Given information ->

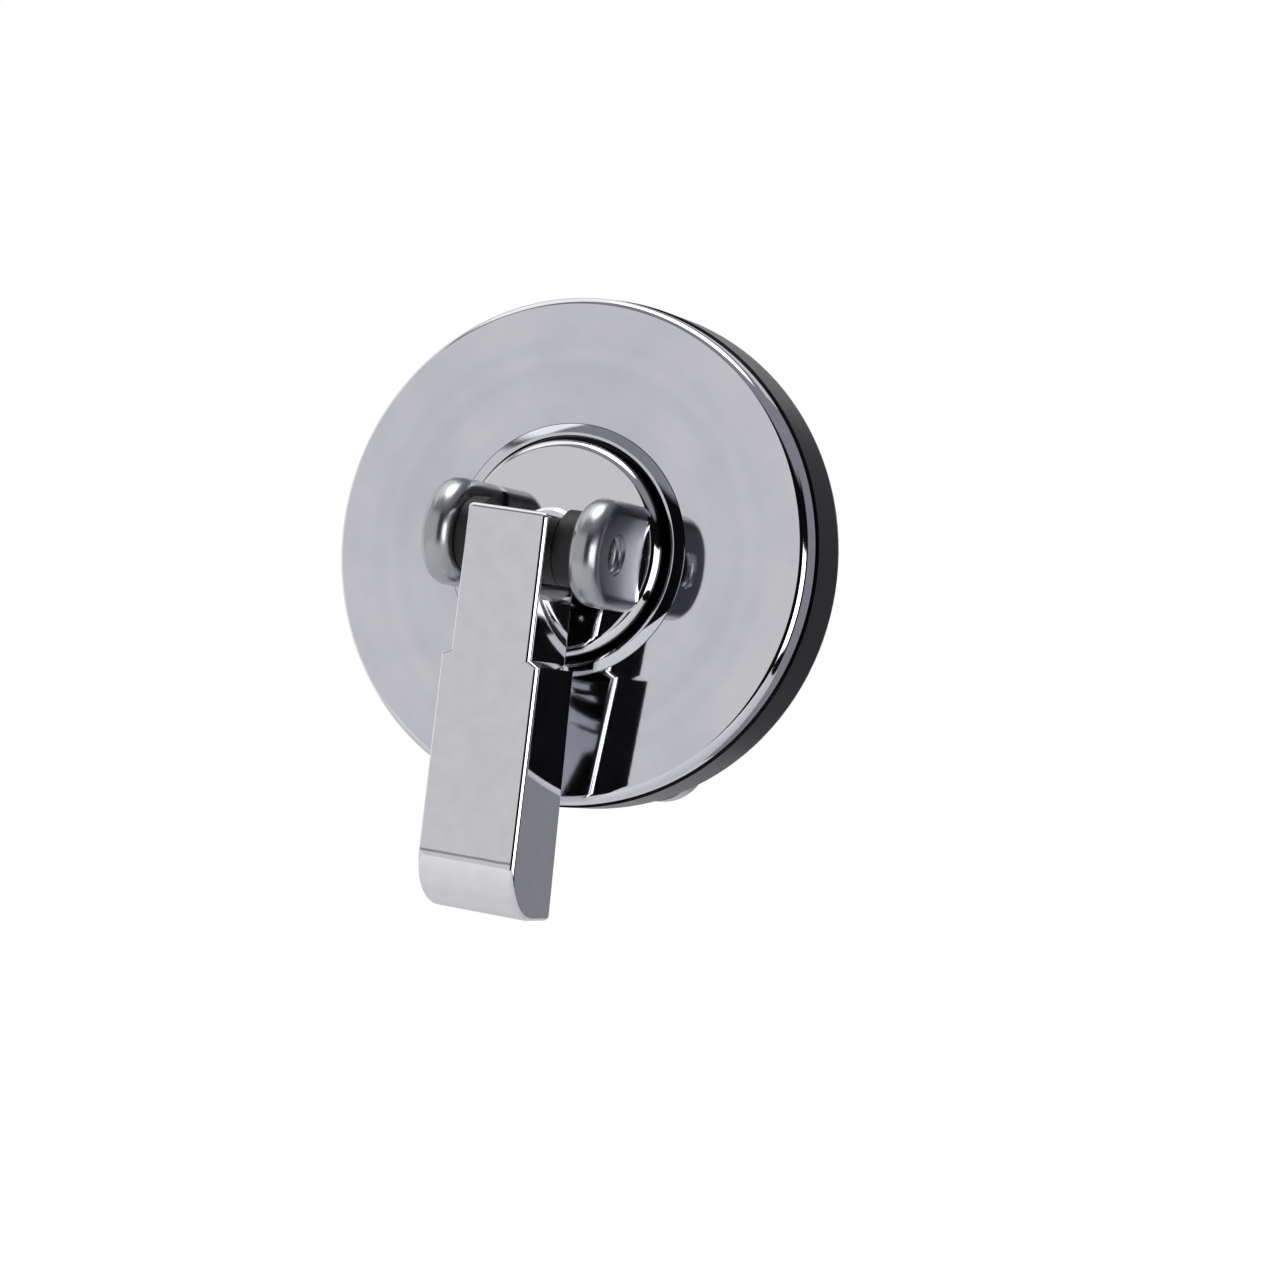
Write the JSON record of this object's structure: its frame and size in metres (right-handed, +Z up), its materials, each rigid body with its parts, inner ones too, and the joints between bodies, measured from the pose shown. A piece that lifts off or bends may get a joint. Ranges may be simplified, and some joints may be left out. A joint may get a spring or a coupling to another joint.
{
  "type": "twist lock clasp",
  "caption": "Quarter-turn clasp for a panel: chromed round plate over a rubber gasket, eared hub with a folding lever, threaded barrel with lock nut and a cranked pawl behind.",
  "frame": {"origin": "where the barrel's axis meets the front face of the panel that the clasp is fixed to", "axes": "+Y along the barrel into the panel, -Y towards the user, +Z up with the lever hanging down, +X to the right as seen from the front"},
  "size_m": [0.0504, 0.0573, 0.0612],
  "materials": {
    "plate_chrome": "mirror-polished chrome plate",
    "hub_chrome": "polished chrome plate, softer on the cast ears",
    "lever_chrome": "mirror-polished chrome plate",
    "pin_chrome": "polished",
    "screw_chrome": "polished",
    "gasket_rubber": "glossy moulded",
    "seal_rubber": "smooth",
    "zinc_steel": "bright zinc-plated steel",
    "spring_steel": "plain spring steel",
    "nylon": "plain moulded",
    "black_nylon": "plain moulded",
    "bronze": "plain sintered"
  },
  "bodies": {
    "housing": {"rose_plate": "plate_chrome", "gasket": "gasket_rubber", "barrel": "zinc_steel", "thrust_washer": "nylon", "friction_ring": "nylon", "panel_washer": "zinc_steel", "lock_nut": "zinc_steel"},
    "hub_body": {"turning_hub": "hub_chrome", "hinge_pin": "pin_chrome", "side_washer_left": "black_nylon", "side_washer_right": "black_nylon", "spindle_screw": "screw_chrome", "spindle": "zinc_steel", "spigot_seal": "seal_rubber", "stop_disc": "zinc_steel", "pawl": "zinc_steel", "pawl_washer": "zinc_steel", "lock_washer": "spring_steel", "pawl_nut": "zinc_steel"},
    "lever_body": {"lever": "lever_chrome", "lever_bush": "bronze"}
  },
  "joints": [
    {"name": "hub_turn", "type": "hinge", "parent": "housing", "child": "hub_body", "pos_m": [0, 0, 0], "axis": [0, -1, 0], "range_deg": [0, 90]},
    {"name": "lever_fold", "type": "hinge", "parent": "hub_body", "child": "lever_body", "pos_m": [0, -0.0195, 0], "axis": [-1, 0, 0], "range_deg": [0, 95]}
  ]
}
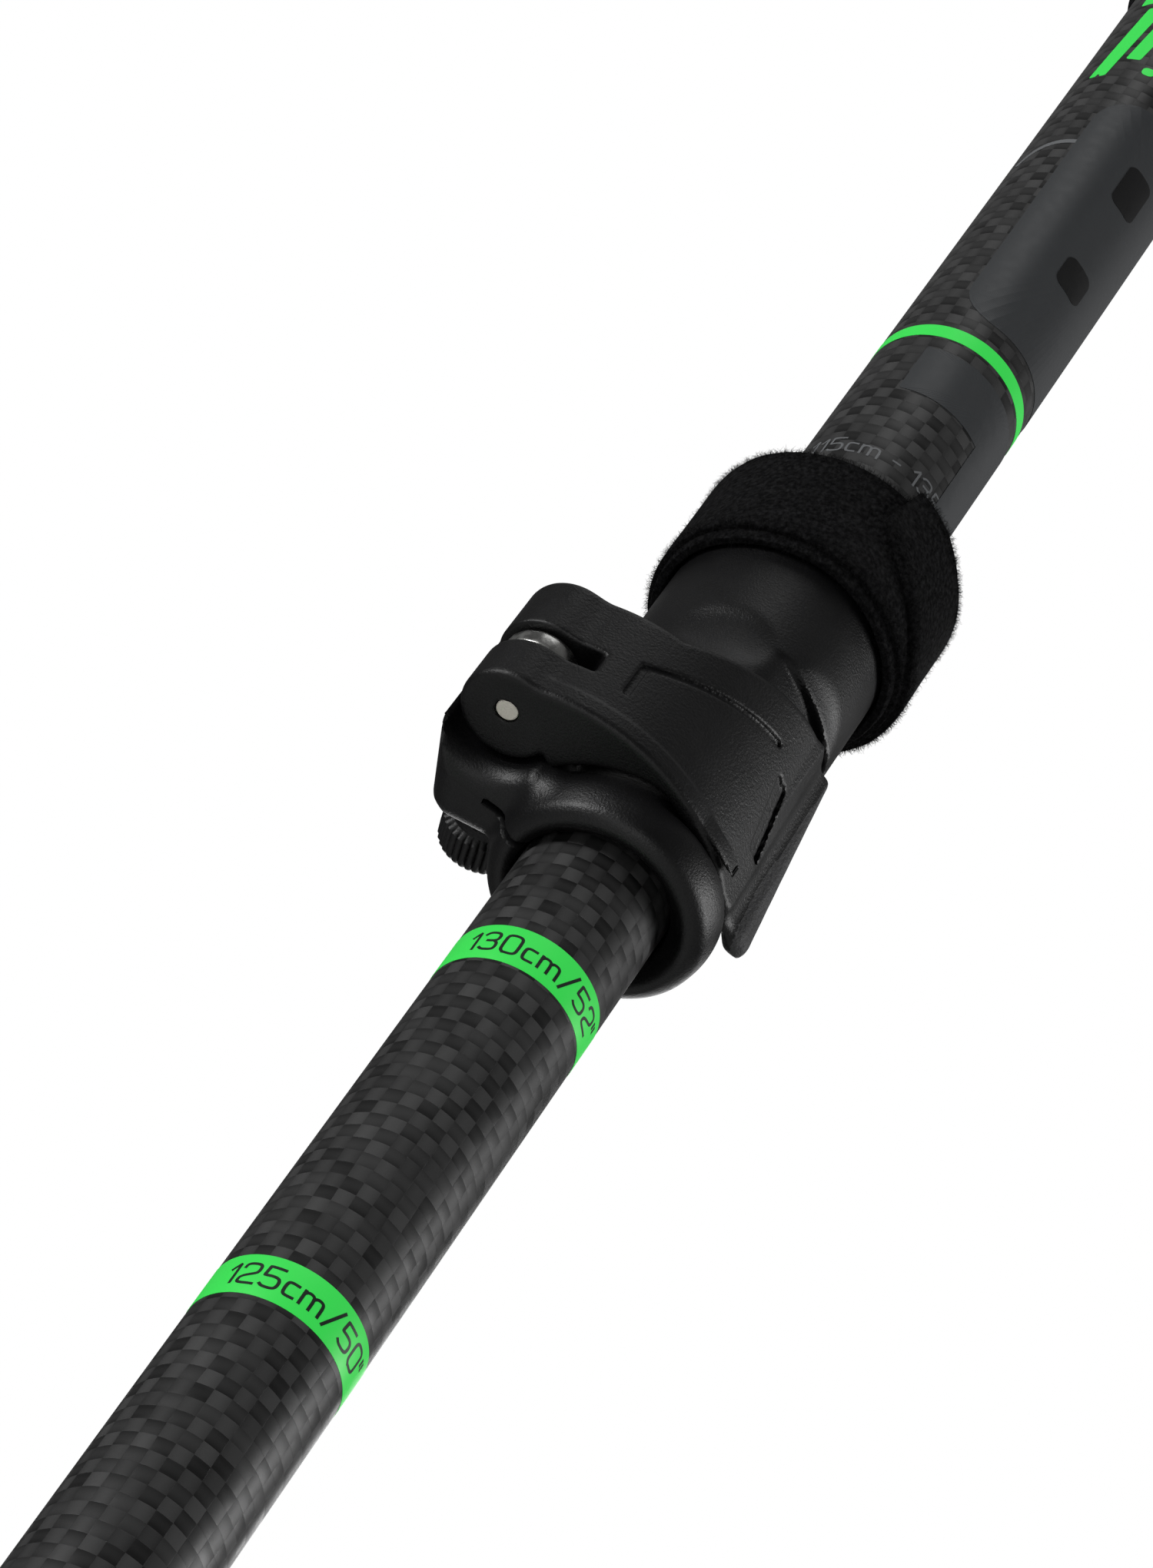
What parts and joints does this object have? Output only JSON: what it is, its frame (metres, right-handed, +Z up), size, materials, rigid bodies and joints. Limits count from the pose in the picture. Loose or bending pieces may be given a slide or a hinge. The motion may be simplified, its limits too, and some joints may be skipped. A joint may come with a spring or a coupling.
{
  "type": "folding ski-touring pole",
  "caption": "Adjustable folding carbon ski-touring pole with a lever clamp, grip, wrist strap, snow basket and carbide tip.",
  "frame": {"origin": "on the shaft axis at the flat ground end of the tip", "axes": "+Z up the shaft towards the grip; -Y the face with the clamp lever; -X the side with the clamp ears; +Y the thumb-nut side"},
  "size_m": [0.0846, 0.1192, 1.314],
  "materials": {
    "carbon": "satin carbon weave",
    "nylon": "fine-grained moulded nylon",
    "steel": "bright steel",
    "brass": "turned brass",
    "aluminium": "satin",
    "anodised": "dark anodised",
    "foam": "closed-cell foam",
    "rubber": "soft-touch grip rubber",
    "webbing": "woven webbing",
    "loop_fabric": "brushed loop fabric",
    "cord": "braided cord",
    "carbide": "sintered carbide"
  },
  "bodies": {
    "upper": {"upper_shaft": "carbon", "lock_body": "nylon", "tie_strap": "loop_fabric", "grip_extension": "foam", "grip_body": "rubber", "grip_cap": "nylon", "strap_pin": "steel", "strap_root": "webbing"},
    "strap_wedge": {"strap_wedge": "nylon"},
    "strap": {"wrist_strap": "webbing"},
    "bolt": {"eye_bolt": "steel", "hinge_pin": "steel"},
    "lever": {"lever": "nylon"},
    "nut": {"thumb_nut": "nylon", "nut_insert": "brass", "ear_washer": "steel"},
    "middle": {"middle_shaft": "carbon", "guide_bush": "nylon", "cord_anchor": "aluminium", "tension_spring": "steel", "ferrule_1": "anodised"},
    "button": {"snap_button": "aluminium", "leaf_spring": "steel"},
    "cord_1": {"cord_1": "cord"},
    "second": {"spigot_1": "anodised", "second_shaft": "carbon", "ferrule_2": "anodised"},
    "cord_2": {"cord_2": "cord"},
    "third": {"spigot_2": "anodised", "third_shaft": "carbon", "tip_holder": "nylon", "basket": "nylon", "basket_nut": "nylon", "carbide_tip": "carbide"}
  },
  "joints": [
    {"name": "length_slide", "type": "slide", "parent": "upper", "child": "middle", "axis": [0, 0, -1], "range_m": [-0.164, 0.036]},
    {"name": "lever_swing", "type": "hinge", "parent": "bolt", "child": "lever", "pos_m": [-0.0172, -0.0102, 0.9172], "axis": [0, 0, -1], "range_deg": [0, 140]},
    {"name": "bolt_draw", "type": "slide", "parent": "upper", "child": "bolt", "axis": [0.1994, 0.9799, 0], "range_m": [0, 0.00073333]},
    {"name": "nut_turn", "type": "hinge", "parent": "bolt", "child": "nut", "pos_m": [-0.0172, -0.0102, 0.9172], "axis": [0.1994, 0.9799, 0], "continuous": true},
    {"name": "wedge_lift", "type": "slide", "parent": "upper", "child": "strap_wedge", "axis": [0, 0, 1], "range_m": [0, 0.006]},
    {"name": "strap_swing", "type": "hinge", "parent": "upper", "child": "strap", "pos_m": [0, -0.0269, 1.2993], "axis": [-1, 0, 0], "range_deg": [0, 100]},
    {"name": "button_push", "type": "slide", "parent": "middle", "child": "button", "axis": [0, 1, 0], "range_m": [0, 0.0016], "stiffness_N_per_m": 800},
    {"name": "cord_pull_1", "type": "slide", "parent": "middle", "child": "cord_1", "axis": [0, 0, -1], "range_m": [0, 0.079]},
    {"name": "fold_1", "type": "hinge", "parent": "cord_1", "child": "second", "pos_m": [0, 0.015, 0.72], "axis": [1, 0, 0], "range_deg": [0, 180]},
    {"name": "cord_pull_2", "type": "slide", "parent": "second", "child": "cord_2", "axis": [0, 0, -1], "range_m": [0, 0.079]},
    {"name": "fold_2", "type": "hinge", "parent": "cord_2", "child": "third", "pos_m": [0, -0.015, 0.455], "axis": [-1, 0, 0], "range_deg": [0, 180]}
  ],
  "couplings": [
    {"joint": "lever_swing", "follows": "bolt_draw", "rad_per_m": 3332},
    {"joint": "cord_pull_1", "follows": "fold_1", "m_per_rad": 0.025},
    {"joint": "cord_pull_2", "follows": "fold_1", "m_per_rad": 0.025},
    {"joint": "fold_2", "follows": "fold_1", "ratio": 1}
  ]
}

Direction -> All entries must be repeated verbatim.

Solution for this problem ->
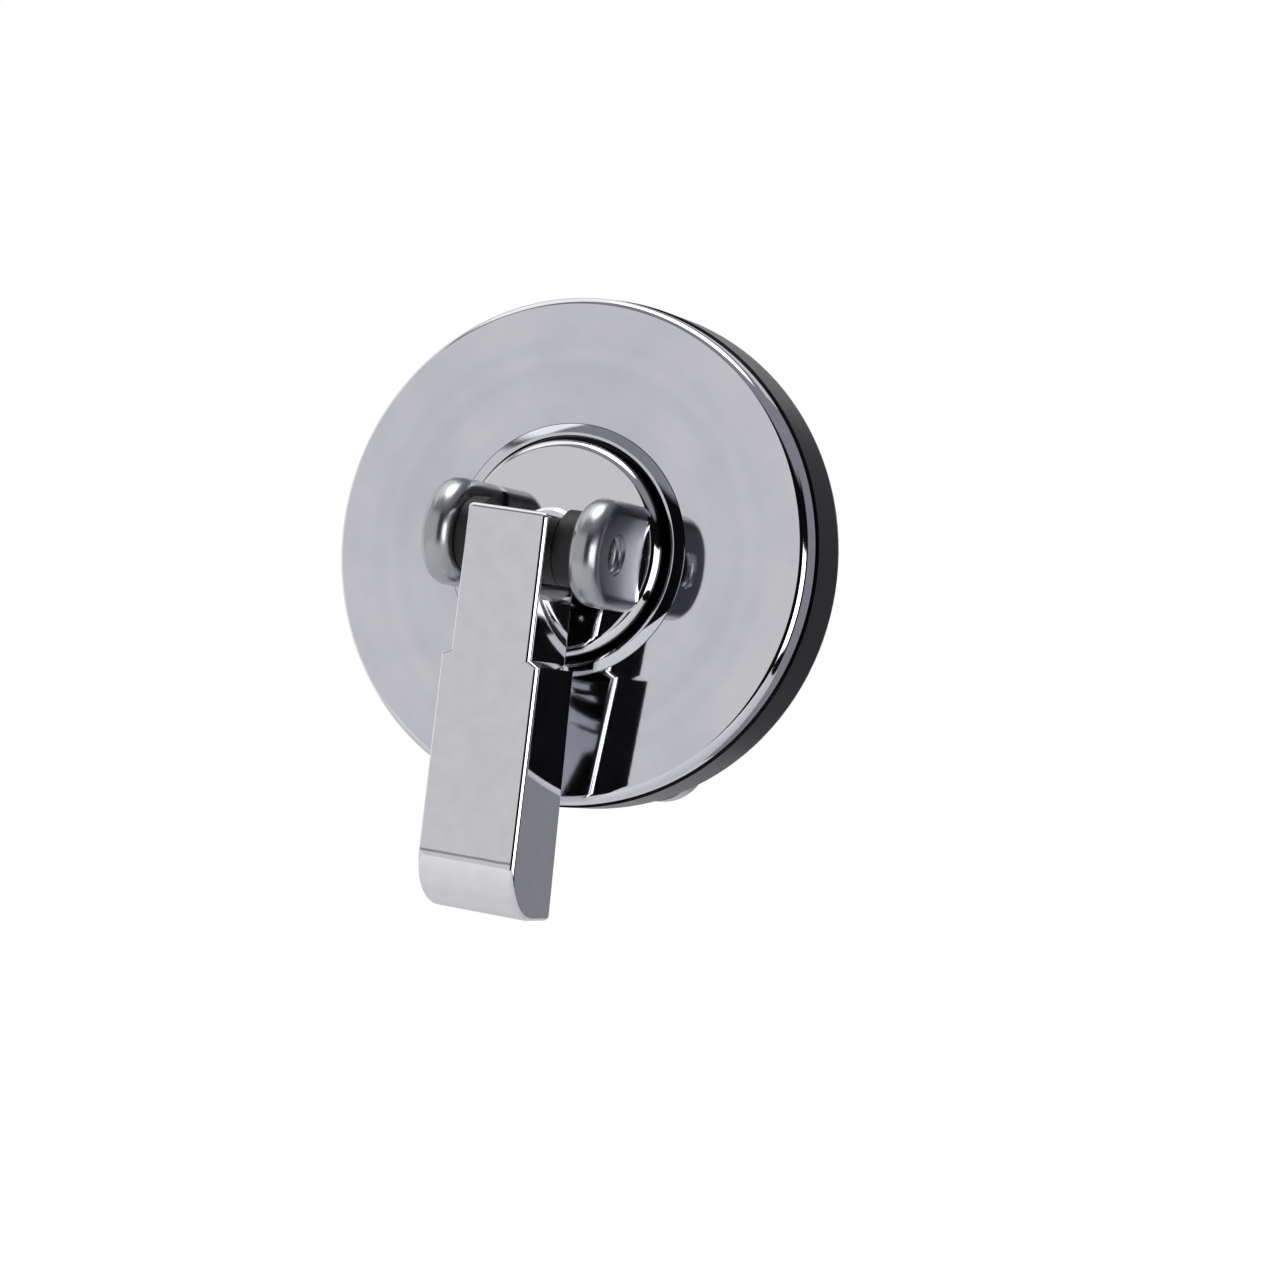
Write the JSON record of this object's structure: its frame and size in metres (right-handed, +Z up), its materials, each rigid body with its parts, inner ones too, and the joints between bodies, measured from the pose shown. A piece that lifts off or bends may get a joint. Ranges may be simplified, and some joints may be left out. A joint may get a spring or a coupling to another joint.
{
  "type": "twist lock clasp",
  "caption": "Quarter-turn clasp for a panel: chromed round plate over a rubber gasket, eared hub with a folding lever, threaded barrel with lock nut and a cranked pawl behind.",
  "frame": {"origin": "where the barrel's axis meets the front face of the panel that the clasp is fixed to", "axes": "+Y along the barrel into the panel, -Y towards the user, +Z up with the lever hanging down, +X to the right as seen from the front"},
  "size_m": [0.0504, 0.0573, 0.0612],
  "materials": {
    "plate_chrome": "mirror-polished chrome plate",
    "hub_chrome": "polished chrome plate, softer on the cast ears",
    "lever_chrome": "mirror-polished chrome plate",
    "pin_chrome": "polished",
    "screw_chrome": "polished",
    "gasket_rubber": "glossy moulded",
    "seal_rubber": "smooth",
    "zinc_steel": "bright zinc-plated steel",
    "spring_steel": "plain spring steel",
    "nylon": "plain moulded",
    "black_nylon": "plain moulded",
    "bronze": "plain sintered"
  },
  "bodies": {
    "housing": {"rose_plate": "plate_chrome", "gasket": "gasket_rubber", "barrel": "zinc_steel", "thrust_washer": "nylon", "friction_ring": "nylon", "panel_washer": "zinc_steel", "lock_nut": "zinc_steel"},
    "hub_body": {"turning_hub": "hub_chrome", "hinge_pin": "pin_chrome", "side_washer_left": "black_nylon", "side_washer_right": "black_nylon", "spindle_screw": "screw_chrome", "spindle": "zinc_steel", "spigot_seal": "seal_rubber", "stop_disc": "zinc_steel", "pawl": "zinc_steel", "pawl_washer": "zinc_steel", "lock_washer": "spring_steel", "pawl_nut": "zinc_steel"},
    "lever_body": {"lever": "lever_chrome", "lever_bush": "bronze"}
  },
  "joints": [
    {"name": "hub_turn", "type": "hinge", "parent": "housing", "child": "hub_body", "pos_m": [0, 0, 0], "axis": [0, -1, 0], "range_deg": [0, 90]},
    {"name": "lever_fold", "type": "hinge", "parent": "hub_body", "child": "lever_body", "pos_m": [0, -0.0195, 0], "axis": [-1, 0, 0], "range_deg": [0, 95]}
  ]
}
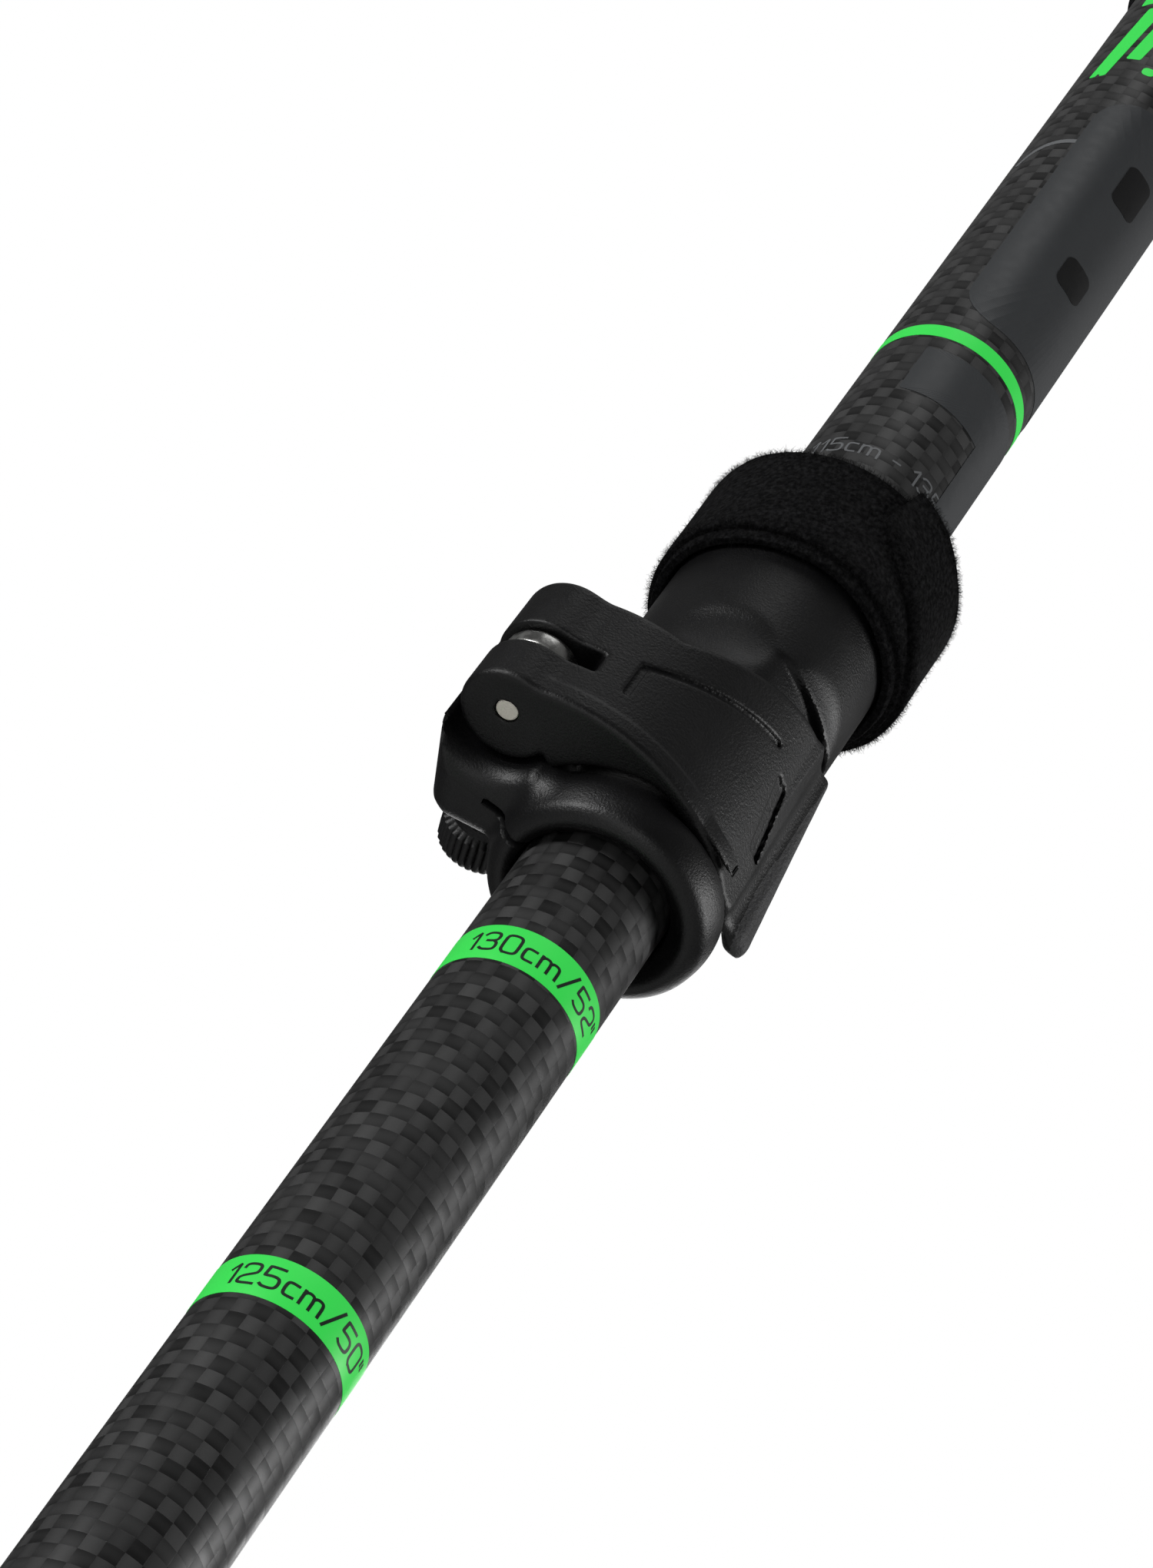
What parts and joints does this object have? Output only JSON: what it is, its frame (metres, right-handed, +Z up), size, materials, rigid bodies and joints. Limits count from the pose in the picture. Loose or bending pieces may be given a slide or a hinge. The motion may be simplified, its limits too, and some joints may be skipped. A joint may come with a spring or a coupling.
{
  "type": "folding ski-touring pole",
  "caption": "Adjustable folding carbon ski-touring pole with a lever clamp, grip, wrist strap, snow basket and carbide tip.",
  "frame": {"origin": "on the shaft axis at the flat ground end of the tip", "axes": "+Z up the shaft towards the grip; -Y the face with the clamp lever; -X the side with the clamp ears; +Y the thumb-nut side"},
  "size_m": [0.0846, 0.1192, 1.314],
  "materials": {
    "carbon": "satin carbon weave",
    "nylon": "fine-grained moulded nylon",
    "steel": "bright steel",
    "brass": "turned brass",
    "aluminium": "satin",
    "anodised": "dark anodised",
    "foam": "closed-cell foam",
    "rubber": "soft-touch grip rubber",
    "webbing": "woven webbing",
    "loop_fabric": "brushed loop fabric",
    "cord": "braided cord",
    "carbide": "sintered carbide"
  },
  "bodies": {
    "upper": {"upper_shaft": "carbon", "lock_body": "nylon", "tie_strap": "loop_fabric", "grip_extension": "foam", "grip_body": "rubber", "grip_cap": "nylon", "strap_pin": "steel", "strap_root": "webbing"},
    "strap_wedge": {"strap_wedge": "nylon"},
    "strap": {"wrist_strap": "webbing"},
    "bolt": {"eye_bolt": "steel", "hinge_pin": "steel"},
    "lever": {"lever": "nylon"},
    "nut": {"thumb_nut": "nylon", "nut_insert": "brass", "ear_washer": "steel"},
    "middle": {"middle_shaft": "carbon", "guide_bush": "nylon", "cord_anchor": "aluminium", "tension_spring": "steel", "ferrule_1": "anodised"},
    "button": {"snap_button": "aluminium", "leaf_spring": "steel"},
    "cord_1": {"cord_1": "cord"},
    "second": {"spigot_1": "anodised", "second_shaft": "carbon", "ferrule_2": "anodised"},
    "cord_2": {"cord_2": "cord"},
    "third": {"spigot_2": "anodised", "third_shaft": "carbon", "tip_holder": "nylon", "basket": "nylon", "basket_nut": "nylon", "carbide_tip": "carbide"}
  },
  "joints": [
    {"name": "length_slide", "type": "slide", "parent": "upper", "child": "middle", "axis": [0, 0, -1], "range_m": [-0.164, 0.036]},
    {"name": "lever_swing", "type": "hinge", "parent": "bolt", "child": "lever", "pos_m": [-0.0172, -0.0102, 0.9172], "axis": [0, 0, -1], "range_deg": [0, 140]},
    {"name": "bolt_draw", "type": "slide", "parent": "upper", "child": "bolt", "axis": [0.1994, 0.9799, 0], "range_m": [0, 0.00073333]},
    {"name": "nut_turn", "type": "hinge", "parent": "bolt", "child": "nut", "pos_m": [-0.0172, -0.0102, 0.9172], "axis": [0.1994, 0.9799, 0], "continuous": true},
    {"name": "wedge_lift", "type": "slide", "parent": "upper", "child": "strap_wedge", "axis": [0, 0, 1], "range_m": [0, 0.006]},
    {"name": "strap_swing", "type": "hinge", "parent": "upper", "child": "strap", "pos_m": [0, -0.0269, 1.2993], "axis": [-1, 0, 0], "range_deg": [0, 100]},
    {"name": "button_push", "type": "slide", "parent": "middle", "child": "button", "axis": [0, 1, 0], "range_m": [0, 0.0016], "stiffness_N_per_m": 800},
    {"name": "cord_pull_1", "type": "slide", "parent": "middle", "child": "cord_1", "axis": [0, 0, -1], "range_m": [0, 0.079]},
    {"name": "fold_1", "type": "hinge", "parent": "cord_1", "child": "second", "pos_m": [0, 0.015, 0.72], "axis": [1, 0, 0], "range_deg": [0, 180]},
    {"name": "cord_pull_2", "type": "slide", "parent": "second", "child": "cord_2", "axis": [0, 0, -1], "range_m": [0, 0.079]},
    {"name": "fold_2", "type": "hinge", "parent": "cord_2", "child": "third", "pos_m": [0, -0.015, 0.455], "axis": [-1, 0, 0], "range_deg": [0, 180]}
  ],
  "couplings": [
    {"joint": "lever_swing", "follows": "bolt_draw", "rad_per_m": 3332},
    {"joint": "cord_pull_1", "follows": "fold_1", "m_per_rad": 0.025},
    {"joint": "cord_pull_2", "follows": "fold_1", "m_per_rad": 0.025},
    {"joint": "fold_2", "follows": "fold_1", "ratio": 1}
  ]
}